Dataset records
________________________________________

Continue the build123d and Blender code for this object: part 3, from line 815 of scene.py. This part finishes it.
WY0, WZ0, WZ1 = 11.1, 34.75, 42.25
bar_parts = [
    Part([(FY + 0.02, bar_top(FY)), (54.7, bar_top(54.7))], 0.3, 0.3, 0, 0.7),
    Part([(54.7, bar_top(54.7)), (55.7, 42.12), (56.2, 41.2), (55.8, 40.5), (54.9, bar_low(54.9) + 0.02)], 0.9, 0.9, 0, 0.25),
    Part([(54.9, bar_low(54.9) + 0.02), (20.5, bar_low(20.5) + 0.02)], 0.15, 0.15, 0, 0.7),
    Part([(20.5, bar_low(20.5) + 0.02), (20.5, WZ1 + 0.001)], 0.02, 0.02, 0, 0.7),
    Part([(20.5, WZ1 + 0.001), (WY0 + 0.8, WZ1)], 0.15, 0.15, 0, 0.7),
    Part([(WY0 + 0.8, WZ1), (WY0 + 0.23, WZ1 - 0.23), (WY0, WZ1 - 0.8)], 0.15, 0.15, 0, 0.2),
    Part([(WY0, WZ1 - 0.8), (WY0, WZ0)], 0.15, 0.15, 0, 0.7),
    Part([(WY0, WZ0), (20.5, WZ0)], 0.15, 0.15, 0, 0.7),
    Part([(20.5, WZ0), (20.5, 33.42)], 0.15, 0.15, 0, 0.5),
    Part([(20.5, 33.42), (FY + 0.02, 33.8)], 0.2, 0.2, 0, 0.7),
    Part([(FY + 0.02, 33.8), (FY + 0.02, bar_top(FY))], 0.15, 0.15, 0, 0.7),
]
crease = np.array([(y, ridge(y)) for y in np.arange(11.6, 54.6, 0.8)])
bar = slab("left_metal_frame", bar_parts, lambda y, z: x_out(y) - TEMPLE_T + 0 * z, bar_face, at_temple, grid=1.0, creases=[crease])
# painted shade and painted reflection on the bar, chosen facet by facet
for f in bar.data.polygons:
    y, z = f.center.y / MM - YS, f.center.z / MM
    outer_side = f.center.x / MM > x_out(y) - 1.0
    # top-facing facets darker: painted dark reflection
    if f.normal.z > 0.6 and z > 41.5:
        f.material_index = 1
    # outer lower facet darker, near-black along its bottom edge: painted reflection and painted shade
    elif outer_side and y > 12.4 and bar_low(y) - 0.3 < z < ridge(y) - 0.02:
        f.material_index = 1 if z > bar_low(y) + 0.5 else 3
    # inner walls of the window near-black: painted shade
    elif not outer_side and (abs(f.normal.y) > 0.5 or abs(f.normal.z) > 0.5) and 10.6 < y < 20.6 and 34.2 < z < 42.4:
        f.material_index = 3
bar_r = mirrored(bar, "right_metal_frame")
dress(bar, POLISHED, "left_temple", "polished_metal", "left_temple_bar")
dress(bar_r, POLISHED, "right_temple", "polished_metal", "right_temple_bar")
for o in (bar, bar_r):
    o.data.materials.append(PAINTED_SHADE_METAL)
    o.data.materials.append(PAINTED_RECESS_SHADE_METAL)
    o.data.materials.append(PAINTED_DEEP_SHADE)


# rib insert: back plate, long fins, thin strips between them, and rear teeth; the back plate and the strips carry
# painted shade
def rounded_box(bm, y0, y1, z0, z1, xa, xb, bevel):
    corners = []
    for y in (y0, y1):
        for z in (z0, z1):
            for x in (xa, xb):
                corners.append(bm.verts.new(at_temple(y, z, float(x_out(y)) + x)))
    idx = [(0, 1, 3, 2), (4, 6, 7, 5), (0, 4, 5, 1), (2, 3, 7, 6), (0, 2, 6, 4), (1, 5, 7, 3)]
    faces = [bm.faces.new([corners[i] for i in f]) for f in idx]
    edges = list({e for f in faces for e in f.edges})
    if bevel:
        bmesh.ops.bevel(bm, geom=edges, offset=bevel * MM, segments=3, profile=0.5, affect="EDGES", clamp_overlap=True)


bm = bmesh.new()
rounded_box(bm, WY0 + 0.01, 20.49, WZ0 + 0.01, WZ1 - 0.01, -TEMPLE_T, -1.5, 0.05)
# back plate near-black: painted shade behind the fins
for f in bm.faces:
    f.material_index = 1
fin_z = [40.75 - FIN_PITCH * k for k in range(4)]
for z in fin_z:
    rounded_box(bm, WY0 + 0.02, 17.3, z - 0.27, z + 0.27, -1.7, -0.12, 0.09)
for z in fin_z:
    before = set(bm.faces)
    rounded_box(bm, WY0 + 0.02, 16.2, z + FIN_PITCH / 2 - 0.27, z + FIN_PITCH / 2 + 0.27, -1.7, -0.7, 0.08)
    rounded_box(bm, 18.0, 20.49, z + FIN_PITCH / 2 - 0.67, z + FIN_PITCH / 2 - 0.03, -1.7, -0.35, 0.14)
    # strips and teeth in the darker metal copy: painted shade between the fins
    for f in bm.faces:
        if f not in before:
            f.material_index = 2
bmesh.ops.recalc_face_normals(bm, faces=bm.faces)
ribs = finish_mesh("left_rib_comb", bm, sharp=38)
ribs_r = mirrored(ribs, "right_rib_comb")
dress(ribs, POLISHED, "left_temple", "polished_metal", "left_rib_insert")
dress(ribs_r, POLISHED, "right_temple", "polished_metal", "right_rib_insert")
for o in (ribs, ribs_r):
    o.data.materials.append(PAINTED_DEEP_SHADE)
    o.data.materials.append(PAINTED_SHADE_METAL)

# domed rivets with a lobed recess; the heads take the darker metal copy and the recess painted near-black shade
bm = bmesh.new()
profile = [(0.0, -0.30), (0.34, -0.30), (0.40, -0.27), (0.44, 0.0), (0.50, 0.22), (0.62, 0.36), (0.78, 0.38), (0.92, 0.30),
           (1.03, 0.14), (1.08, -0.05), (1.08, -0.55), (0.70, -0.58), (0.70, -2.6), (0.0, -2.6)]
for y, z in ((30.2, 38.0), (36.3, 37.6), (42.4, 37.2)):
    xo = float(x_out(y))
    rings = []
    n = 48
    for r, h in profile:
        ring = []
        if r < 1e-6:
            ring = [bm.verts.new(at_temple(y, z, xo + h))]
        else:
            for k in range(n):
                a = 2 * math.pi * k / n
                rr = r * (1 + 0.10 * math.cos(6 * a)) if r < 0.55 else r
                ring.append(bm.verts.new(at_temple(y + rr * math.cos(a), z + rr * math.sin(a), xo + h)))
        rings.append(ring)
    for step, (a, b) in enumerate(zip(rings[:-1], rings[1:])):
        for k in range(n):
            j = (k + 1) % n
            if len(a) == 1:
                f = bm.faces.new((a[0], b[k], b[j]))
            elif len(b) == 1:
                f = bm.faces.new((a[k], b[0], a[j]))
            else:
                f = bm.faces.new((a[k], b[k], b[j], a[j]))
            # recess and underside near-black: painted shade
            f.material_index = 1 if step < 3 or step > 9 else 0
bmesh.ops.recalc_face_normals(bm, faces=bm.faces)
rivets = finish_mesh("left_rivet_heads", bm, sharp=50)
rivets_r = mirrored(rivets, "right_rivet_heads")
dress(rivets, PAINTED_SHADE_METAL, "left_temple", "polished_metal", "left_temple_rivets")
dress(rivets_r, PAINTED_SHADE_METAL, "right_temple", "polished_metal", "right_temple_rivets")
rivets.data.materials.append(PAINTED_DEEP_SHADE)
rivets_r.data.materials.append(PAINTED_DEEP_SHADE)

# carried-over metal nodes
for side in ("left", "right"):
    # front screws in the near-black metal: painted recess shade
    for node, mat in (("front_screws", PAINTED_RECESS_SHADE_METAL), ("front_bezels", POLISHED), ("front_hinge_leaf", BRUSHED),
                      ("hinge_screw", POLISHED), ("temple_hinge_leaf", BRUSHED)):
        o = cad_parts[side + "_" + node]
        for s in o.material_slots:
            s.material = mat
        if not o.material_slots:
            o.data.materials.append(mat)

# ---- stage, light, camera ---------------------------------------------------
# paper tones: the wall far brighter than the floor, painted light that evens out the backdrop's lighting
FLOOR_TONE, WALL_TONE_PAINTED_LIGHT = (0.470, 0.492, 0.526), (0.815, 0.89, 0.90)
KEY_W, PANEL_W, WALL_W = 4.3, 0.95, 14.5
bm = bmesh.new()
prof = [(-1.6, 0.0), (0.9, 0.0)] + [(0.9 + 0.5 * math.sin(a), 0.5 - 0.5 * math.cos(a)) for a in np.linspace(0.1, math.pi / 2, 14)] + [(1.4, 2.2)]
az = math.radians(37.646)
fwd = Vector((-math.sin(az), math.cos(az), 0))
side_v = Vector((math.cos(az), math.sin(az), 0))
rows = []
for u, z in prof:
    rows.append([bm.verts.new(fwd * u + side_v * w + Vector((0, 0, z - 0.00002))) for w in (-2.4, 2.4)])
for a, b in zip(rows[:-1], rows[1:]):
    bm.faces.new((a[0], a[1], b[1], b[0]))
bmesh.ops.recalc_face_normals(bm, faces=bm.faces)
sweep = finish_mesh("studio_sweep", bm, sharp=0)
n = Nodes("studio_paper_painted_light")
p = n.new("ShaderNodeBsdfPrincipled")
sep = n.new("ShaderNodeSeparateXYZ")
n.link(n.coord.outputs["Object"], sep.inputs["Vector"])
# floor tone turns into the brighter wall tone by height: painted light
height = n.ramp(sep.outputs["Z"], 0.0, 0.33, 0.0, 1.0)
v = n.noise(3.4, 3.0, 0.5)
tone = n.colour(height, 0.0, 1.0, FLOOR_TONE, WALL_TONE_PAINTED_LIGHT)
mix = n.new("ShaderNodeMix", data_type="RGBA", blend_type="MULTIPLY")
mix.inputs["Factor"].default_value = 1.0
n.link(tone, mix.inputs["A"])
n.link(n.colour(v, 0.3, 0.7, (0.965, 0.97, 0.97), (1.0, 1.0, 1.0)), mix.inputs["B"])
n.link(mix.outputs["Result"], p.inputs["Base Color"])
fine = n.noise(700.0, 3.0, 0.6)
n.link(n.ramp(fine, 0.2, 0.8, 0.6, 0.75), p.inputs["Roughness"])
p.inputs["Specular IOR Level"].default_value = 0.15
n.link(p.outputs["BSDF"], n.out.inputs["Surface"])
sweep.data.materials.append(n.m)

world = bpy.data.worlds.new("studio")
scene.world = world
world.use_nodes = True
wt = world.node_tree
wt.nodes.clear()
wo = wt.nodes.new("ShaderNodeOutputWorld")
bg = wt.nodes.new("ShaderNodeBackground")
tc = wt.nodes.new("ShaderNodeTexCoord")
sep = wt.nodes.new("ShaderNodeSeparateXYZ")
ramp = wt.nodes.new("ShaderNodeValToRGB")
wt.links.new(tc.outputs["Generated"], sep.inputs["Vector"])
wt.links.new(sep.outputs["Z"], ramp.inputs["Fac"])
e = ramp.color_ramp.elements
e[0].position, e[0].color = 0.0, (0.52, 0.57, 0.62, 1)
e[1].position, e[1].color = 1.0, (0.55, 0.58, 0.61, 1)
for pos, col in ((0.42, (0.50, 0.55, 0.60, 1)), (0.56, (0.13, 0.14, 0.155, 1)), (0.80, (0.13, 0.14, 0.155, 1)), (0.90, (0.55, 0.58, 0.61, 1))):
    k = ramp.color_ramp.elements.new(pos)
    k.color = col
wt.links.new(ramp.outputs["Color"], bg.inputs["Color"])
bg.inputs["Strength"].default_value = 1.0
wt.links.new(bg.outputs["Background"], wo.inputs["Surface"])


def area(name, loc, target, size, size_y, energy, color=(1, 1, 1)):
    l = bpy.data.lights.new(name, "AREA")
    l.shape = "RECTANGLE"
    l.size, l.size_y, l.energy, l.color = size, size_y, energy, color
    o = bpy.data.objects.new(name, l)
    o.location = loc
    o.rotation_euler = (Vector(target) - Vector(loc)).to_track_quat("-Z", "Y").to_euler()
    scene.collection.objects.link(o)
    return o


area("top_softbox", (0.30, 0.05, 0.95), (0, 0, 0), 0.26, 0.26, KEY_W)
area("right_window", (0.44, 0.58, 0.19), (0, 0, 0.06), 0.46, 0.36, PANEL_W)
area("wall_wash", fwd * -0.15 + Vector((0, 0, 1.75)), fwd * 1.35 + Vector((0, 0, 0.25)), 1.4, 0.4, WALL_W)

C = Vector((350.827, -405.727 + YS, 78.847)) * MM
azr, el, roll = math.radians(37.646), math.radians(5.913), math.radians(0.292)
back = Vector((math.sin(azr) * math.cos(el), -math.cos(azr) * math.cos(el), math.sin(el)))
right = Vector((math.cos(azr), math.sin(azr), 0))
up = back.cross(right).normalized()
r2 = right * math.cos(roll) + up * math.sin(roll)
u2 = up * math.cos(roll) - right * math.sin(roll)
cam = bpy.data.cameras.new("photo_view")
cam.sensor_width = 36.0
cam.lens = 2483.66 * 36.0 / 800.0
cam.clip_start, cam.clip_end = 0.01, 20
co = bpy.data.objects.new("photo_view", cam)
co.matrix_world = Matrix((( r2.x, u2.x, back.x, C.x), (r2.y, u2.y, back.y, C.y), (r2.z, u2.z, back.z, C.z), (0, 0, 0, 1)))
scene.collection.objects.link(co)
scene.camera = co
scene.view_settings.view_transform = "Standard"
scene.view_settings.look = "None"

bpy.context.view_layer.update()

________________________________________

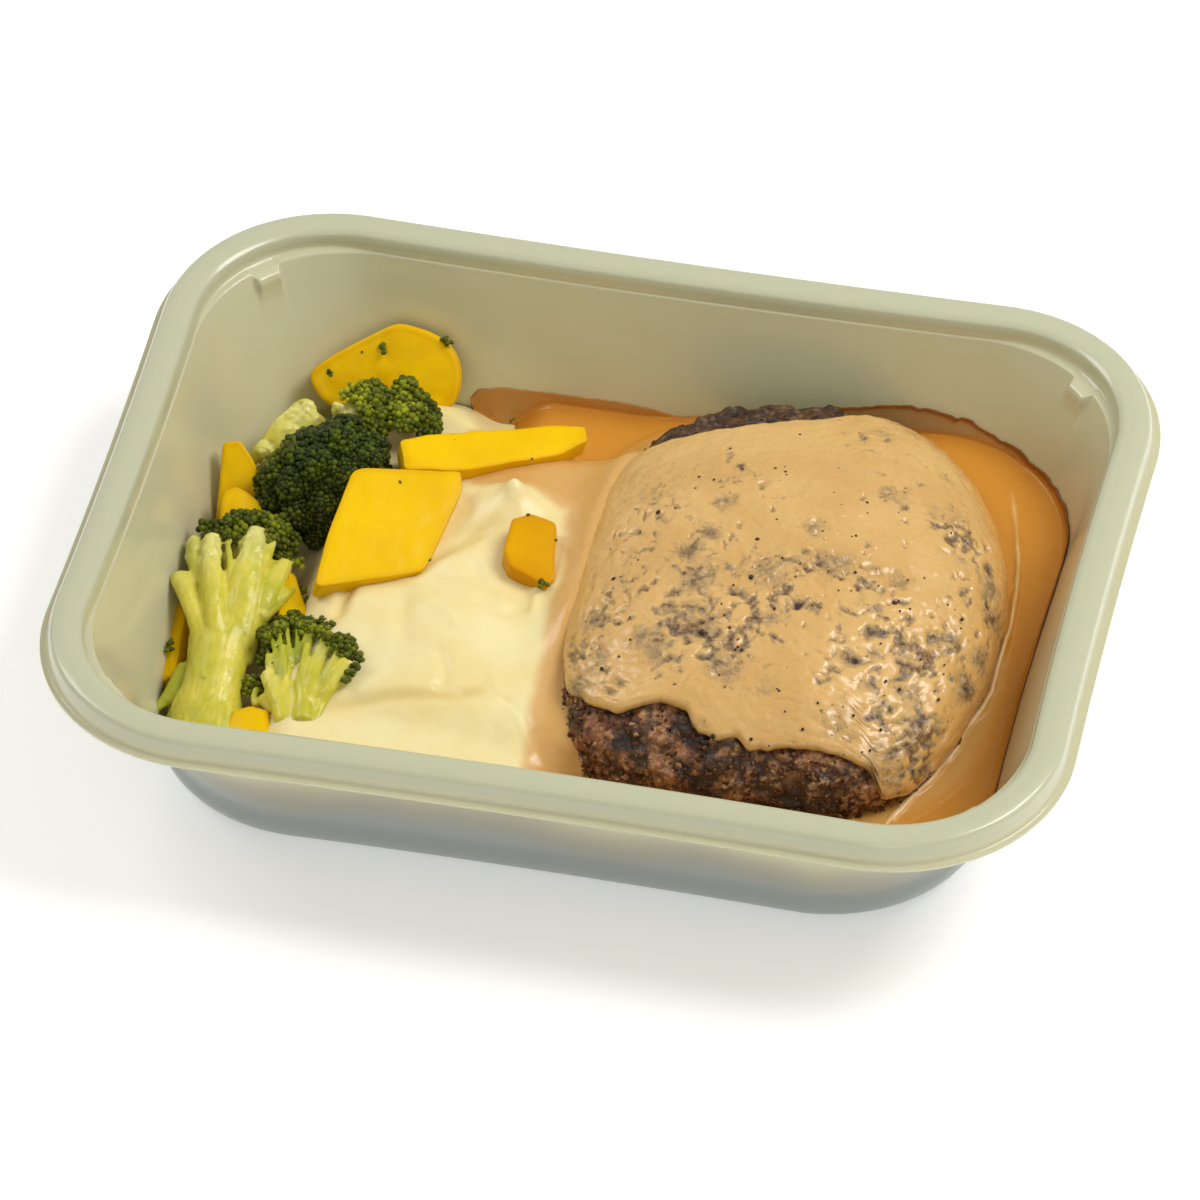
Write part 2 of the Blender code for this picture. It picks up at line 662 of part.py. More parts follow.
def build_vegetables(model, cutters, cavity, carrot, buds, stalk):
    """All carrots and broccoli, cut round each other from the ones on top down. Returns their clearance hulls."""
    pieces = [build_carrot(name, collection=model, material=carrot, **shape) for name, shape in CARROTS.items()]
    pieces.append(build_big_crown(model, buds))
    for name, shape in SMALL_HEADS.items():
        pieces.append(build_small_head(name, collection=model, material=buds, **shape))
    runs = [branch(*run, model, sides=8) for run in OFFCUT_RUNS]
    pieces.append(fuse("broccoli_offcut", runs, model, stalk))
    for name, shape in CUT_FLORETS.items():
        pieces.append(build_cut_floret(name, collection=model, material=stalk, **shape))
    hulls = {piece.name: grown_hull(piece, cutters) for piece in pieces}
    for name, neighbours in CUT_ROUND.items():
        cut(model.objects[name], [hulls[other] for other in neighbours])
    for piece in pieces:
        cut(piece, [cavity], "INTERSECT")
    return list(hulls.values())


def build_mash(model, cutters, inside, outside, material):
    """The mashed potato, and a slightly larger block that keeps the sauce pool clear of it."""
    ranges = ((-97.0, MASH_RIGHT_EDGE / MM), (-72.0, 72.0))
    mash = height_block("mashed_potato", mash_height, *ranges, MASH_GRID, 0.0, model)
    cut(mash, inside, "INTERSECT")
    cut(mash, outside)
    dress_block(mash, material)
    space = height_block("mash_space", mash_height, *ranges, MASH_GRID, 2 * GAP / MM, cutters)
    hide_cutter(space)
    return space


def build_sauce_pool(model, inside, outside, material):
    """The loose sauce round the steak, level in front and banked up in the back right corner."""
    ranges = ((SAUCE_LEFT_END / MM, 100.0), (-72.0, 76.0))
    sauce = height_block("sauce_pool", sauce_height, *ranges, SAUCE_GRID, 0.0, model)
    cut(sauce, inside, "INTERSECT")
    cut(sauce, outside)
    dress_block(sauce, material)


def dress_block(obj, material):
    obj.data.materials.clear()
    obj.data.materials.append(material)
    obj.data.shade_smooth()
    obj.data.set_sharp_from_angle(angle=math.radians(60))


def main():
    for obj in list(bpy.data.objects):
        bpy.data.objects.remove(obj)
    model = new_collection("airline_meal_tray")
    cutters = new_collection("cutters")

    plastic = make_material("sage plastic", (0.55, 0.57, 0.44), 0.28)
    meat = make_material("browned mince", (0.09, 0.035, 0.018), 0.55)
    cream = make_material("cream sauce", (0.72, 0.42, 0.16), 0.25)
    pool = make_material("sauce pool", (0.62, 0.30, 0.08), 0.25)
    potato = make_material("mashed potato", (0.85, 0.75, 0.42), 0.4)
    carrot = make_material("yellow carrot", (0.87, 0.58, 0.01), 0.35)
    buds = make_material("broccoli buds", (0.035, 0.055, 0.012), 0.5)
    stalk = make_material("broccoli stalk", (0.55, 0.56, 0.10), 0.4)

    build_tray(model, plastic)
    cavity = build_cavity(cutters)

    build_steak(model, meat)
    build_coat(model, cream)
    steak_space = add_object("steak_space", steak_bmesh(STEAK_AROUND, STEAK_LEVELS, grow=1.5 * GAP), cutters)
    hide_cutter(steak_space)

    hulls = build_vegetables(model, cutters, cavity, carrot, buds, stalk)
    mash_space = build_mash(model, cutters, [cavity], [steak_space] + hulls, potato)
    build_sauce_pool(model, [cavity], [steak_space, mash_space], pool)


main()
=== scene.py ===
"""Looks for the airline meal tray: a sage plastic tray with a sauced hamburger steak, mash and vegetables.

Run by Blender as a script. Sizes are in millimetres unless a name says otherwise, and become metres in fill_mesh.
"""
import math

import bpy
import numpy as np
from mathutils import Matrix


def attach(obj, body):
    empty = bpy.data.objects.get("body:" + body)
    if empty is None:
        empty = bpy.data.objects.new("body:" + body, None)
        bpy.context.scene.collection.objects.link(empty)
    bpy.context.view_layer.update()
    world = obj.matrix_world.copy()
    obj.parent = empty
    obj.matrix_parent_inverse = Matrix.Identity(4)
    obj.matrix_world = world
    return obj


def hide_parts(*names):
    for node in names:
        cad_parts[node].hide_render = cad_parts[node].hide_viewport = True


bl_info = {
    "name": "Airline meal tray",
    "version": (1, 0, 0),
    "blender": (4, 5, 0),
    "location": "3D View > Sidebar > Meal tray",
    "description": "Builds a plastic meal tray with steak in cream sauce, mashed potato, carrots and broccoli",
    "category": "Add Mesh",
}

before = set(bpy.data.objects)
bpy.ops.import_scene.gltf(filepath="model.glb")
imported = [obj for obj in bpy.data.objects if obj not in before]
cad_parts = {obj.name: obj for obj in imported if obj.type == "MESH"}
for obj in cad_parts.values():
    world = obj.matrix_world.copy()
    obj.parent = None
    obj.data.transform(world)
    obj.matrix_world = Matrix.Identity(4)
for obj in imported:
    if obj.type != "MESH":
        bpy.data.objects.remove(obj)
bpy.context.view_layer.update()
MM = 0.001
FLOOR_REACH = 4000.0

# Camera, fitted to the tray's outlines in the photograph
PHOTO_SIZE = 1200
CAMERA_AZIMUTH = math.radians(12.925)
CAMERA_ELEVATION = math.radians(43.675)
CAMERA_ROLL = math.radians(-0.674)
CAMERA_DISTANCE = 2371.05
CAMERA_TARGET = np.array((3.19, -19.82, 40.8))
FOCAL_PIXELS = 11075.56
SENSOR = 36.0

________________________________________

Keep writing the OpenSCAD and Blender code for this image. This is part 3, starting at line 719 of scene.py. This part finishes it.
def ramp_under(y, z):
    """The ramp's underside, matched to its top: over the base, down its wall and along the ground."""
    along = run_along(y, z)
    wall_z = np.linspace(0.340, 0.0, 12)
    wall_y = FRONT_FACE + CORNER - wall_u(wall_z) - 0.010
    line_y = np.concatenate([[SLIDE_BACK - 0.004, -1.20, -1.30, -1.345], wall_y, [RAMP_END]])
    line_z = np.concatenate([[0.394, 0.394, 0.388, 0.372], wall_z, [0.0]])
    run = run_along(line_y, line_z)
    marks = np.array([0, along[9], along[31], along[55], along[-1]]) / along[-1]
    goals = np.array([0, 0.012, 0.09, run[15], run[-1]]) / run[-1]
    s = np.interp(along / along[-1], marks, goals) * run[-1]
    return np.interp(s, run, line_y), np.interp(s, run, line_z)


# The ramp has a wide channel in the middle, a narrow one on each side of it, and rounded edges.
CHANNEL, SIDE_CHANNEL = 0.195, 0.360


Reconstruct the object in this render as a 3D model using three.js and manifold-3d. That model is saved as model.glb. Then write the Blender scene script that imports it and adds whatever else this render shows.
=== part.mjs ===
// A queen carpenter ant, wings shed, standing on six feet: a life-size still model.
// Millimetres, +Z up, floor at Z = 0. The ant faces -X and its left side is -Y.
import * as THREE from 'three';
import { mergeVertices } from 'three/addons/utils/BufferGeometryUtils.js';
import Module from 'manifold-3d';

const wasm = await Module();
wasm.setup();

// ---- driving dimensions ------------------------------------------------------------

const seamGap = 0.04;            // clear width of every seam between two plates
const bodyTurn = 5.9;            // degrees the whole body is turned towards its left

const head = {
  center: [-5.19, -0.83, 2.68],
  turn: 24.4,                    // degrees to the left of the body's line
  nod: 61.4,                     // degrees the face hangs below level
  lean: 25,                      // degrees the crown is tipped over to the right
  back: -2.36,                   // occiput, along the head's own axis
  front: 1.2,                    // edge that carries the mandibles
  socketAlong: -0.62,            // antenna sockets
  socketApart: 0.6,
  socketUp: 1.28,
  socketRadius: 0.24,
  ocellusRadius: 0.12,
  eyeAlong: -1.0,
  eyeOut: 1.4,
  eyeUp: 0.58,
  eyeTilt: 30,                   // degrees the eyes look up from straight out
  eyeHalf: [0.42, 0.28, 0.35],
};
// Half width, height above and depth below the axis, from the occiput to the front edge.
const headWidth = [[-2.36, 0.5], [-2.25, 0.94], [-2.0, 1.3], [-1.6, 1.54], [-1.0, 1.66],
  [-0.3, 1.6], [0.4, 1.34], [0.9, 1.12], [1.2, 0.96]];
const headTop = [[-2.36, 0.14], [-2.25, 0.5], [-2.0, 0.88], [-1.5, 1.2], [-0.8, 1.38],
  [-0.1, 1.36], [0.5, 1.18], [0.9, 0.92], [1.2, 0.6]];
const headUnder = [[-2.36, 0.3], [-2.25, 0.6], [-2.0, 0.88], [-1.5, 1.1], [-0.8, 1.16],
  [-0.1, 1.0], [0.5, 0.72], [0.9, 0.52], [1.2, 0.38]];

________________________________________

> _INSTRUCTION_
Nothing but the lines from the line that contains "build_steak(model, meat)" through the line that contains "FLOOR_REACH = 4000.0" should be given again, each exactly as it stands, both ends included.

> _OUTPUT OF THE TASK_
    build_steak(model, meat)
    build_coat(model, cream)
    steak_space = add_object("steak_space", steak_bmesh(STEAK_AROUND, STEAK_LEVELS, grow=1.5 * GAP), cutters)
    hide_cutter(steak_space)

    hulls = build_vegetables(model, cutters, cavity, carrot, buds, stalk)
    mash_space = build_mash(model, cutters, [cavity], [steak_space] + hulls, potato)
    build_sauce_pool(model, [cavity], [steak_space, mash_space], pool)


main()
=== scene.py ===
"""Looks for the airline meal tray: a sage plastic tray with a sauced hamburger steak, mash and vegetables.

Run by Blender as a script. Sizes are in millimetres unless a name says otherwise, and become metres in fill_mesh.
"""
import math

import bpy
import numpy as np
from mathutils import Matrix


def attach(obj, body):
    empty = bpy.data.objects.get("body:" + body)
    if empty is None:
        empty = bpy.data.objects.new("body:" + body, None)
        bpy.context.scene.collection.objects.link(empty)
    bpy.context.view_layer.update()
    world = obj.matrix_world.copy()
    obj.parent = empty
    obj.matrix_parent_inverse = Matrix.Identity(4)
    obj.matrix_world = world
    return obj


def hide_parts(*names):
    for node in names:
        cad_parts[node].hide_render = cad_parts[node].hide_viewport = True


bl_info = {
    "name": "Airline meal tray",
    "version": (1, 0, 0),
    "blender": (4, 5, 0),
    "location": "3D View > Sidebar > Meal tray",
    "description": "Builds a plastic meal tray with steak in cream sauce, mashed potato, carrots and broccoli",
    "category": "Add Mesh",
}

before = set(bpy.data.objects)
bpy.ops.import_scene.gltf(filepath="model.glb")
imported = [obj for obj in bpy.data.objects if obj not in before]
cad_parts = {obj.name: obj for obj in imported if obj.type == "MESH"}
for obj in cad_parts.values():
    world = obj.matrix_world.copy()
    obj.parent = None
    obj.data.transform(world)
    obj.matrix_world = Matrix.Identity(4)
for obj in imported:
    if obj.type != "MESH":
        bpy.data.objects.remove(obj)
bpy.context.view_layer.update()
MM = 0.001
FLOOR_REACH = 4000.0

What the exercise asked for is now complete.